レチナは私にとって初めて買ったクラカメですし、このカメラを通じてクラカメの深淵にのめり込んでいったので、人一倍強い思い入れがあります。
しかし、このような個人的な事情を脇に置いたとしても、客観的に見て、レチナは立派にカメラ史に名を残すだけの偉業を打ち立てたと評価することができます。
ライカに始まった35mmカメラの歴史は、レチナによって、多くの人々には「身近な存在としてのカメラ」となり、「カメラの大衆化」に大いに寄与しました。
人々の支持のもと、レチナは1934年から1969年までの実に35年間にわたって製造され、全部で34機種が発売されています。
私はクラカメを深く知るためにも、まずはレチナのことをある程度まで極めてみたいと思い、レチナの収集に取り組みました。その結果、全機種制覇とはいきませんでしたが、3機種(モデル#143,#148,#122)を除くすべての機種、台数にして全部で107機のRetinaを手にすることになりました。

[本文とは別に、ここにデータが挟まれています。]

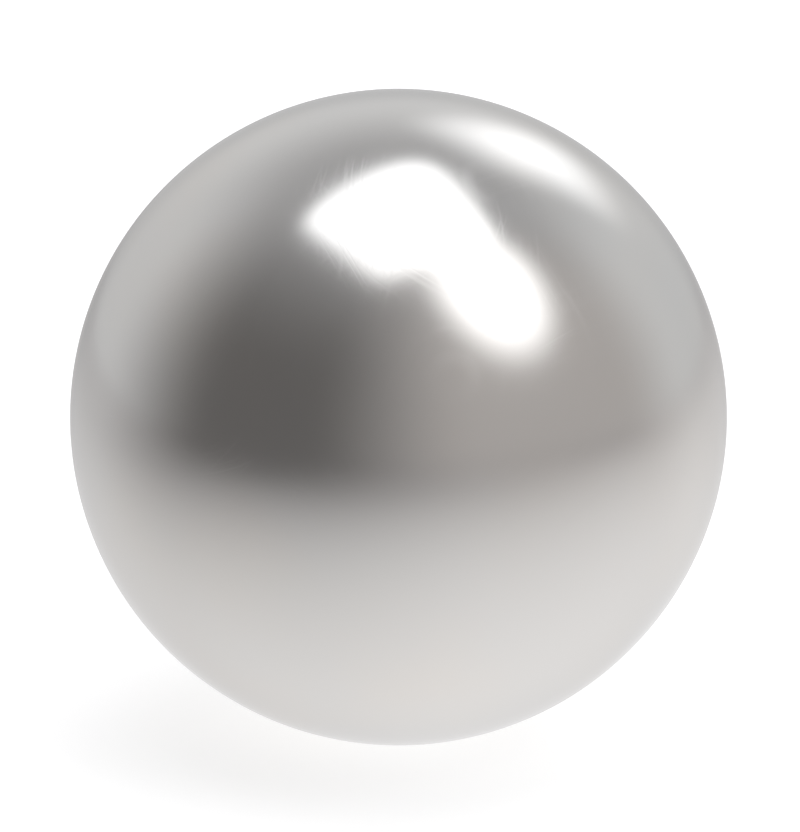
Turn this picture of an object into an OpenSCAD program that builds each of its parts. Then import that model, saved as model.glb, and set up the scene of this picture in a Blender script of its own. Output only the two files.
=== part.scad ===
/* [Ball] */
// Finished diameter of the ball: 25.4 is the standard 1 inch size
ball_d = 25.4; // [1:0.1:100]

/* [Hidden] */

// Facets around the equator of the preview; the ball itself is an exact sphere
preview_facets = 180;
// Bare hardened chrome steel, ground and lapped bright all over
polished_steel = [0.74, 0.73, 0.71];

// One solid ball, with no bore, flat, seam or coating, centred on the origin
module ball() {
    color(polished_steel)
        sphere(d = ball_d, $fn = preview_facets);
}

ball();
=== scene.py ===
import math
from collections import namedtuple

import bmesh
import bpy
from mathutils import Matrix, Vector


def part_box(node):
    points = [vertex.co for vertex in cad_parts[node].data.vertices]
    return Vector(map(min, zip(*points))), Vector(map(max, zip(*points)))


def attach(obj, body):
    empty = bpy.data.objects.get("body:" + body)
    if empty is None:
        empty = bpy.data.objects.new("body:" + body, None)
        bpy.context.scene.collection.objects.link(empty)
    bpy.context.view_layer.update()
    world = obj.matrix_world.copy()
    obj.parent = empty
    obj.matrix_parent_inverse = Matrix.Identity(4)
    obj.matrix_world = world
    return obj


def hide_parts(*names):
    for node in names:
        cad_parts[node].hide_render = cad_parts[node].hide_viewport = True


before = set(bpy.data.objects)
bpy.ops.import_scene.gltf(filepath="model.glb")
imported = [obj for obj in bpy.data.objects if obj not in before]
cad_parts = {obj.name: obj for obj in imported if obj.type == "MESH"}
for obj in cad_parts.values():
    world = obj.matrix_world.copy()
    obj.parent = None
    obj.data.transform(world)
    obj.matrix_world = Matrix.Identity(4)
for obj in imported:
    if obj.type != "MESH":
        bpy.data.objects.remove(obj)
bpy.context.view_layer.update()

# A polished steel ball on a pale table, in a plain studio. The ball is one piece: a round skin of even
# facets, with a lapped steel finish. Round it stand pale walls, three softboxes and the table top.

MM = 0.001

# ------------------------------------------------------------------ the ball, from the frame
BALL_NODE = "ball"
ball_low, ball_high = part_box(BALL_NODE)
RADIUS = (ball_high.z - ball_low.z) / 2

FACETS_A_SIDE = 96  # along each side of the six patches that make up the skin
BAKE_MAP = "OFBake"
PATCHES_A_ROW = 3
PATCH_ROWS = 2
PATCH_MARGIN = 0.02  # kept clear round each patch of the map, as a share of the patch

# ------------------------------------------------------------------ the steel
# A blend gives the two levels of the noise, from 0 to 1, between which it fades from one look to the other.
COOL_STEEL = (0.710, 0.700, 0.680)
WARM_STEEL = (0.720, 0.700, 0.670)
TINT_SIZE = 9 * MM  # of the patches of cool and warm steel
TINT_BLEND = (0.35, 0.65)
EDGE_BRIGHTNESS = (0.80, 0.80, 0.80)  # near the rim, where steel mirrors less than the brightest metals do
POLISH = 0.192  # roughness of the lapped skin
CLOUD_SIZE = 5 * MM  # of the faint clouds in the polish
CLOUD_BLEND = (0.3, 0.7)
CLOUD_DETAIL = 4
CLOUD_HAZE = 0.03  # how much rougher the haziest cloud is than the clearest
RIPPLE_SIZE = 4 * MM  # of the slow waviness that lapping leaves
RIPPLE_HEIGHT = 0.002 * MM
LAP_SPACING = 0.08 * MM  # between neighbouring lapping marks
LAP_BLEND = (0.56, 0.70)  # only the strongest noise makes a mark
LAP_PATCH = 3.5 * MM  # length over which a bundle of marks comes and goes
LAP_PATCH_BLEND = (0.48, 0.66)
LAP_DEPTH = 0.0002 * MM
LAP_HAZE = 0.04  # how much rougher a mark is than the skin
LAP_AXES = (  # the ball turned about each of these in the lap
    (0.28, -0.52, 0.81),
    (0.87, 0.12, 0.47),
    (-0.64, 0.66, 0.39),
    (-0.15, 0.93, -0.34),
    (0.55, 0.62, -0.56),
    (-0.78, -0.21, 0.59),
)

# ------------------------------------------------------------------ the studio
# Directions are in degrees, as seen from the ball: round to the right from the camera's side, and up.
# A turn is the middle of a change, and over how many degrees it blends.
WHITE = (1, 1, 1)
LEFT_WALL = (0.737, 0.737, 0.749)
DARK_WALL = (0.148, 0.143, 0.142)
GREY_WALL = (0.504, 0.487, 0.485)
RIGHT_WALL = (0.716, 0.727, 0.747)
BACK_WALL = (0.871, 0.872, 0.885)
CEILING = (0.324, 0.322, 0.330)
WALL_TURNS = (  # each turn from one wall to the next, from the left round to the right, and that next wall
    (-98, 64, DARK_WALL),
    (-1, 61, GREY_WALL),
    (100, 35, RIGHT_WALL),
)
BACK_WALL_TURN = (150, 50)
CEILING_TURN = (51, 52)
SHADE_BEHIND = 0.84  # of the backdrop's brightness, right behind the ball
SHADE_TURN = (34, 16)  # off the line from the camera through the ball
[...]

これだけたくさんの機体に接してきた感想・・・・、それは、「レチナはやっぱりいい、飽きが来ない」ということです。「クラシックカメラの基本とエッセンス」がレチナには詰まっているように思えてなりません。
レチナ好きのこの私が、自信を持って皆さんにオススメしたいのが、ここで掲載したエクターUSA付きレチナI型(タイプ010)です。
少し詳しくこの機体のことを解説してみましょうね。
レチナ I 型(タイプ010)は、戦後直ぐの1946年から1949年にかけて製造されたコダック社戦後最初のカメラです。ちょうどドイツ敗戦直後の混乱期の生産にあたるため、カメラ各部を構成する主要パーツの調達には、当時、相当苦労があったと云われています。そのためか、この”タイプ010”は、付属するレンズや シャッターの種類がやたらと多く、レチナ・シリーズの中では特異な存在となっています。
そのような各種バリエーションの中で、このUSエクターレンズ付レチナI(#010)型は、歴代レチナの中でも傑作と云われるほどに評価が高いカメラです。
コダック社の最高級レンズは全てNY州ロチェスターの工場で生産され、その証としてシリアルナンバーの最初の2文字で製造年が特定できるようコード化されています。
シリアル・ナンバーの先頭文字と製造年(下2桁)の対応は次の通りです。
C=1, A=2, M=3, E=4, R=5, O=6, S=7, I=8, T=9, Y=0
今回出品のレンズシリアルは、その最初の2文字が”EO”ですから、”46”、すなわち1946年製であることが分かります。
(極めて個人的なことですが、この製造年と私の生まれ年が同じということが、このカメラに肩入れするもう一つの理由にもなっています。)
このエクター 3.5/50mm は3群4枚のテッサー変形タイプとなっています。明るく抜けの良い、シャープかつ繊細な描写は、現代でも通用する一級品のレンズと言ってよいでしょう。
また本機は、この著名で定評あるエクター・レンズ以外にも、軍艦部クロームメッキの素晴らしい仕上げ、構成部品個々の質感の高さ、無駄が無く美しいデザインなど、マニアを惹きつける様々な要素を揃えています。
実用機としてばかりでなく、コレクターズアイテムとしても是非手元に置きたい一品といえましょう。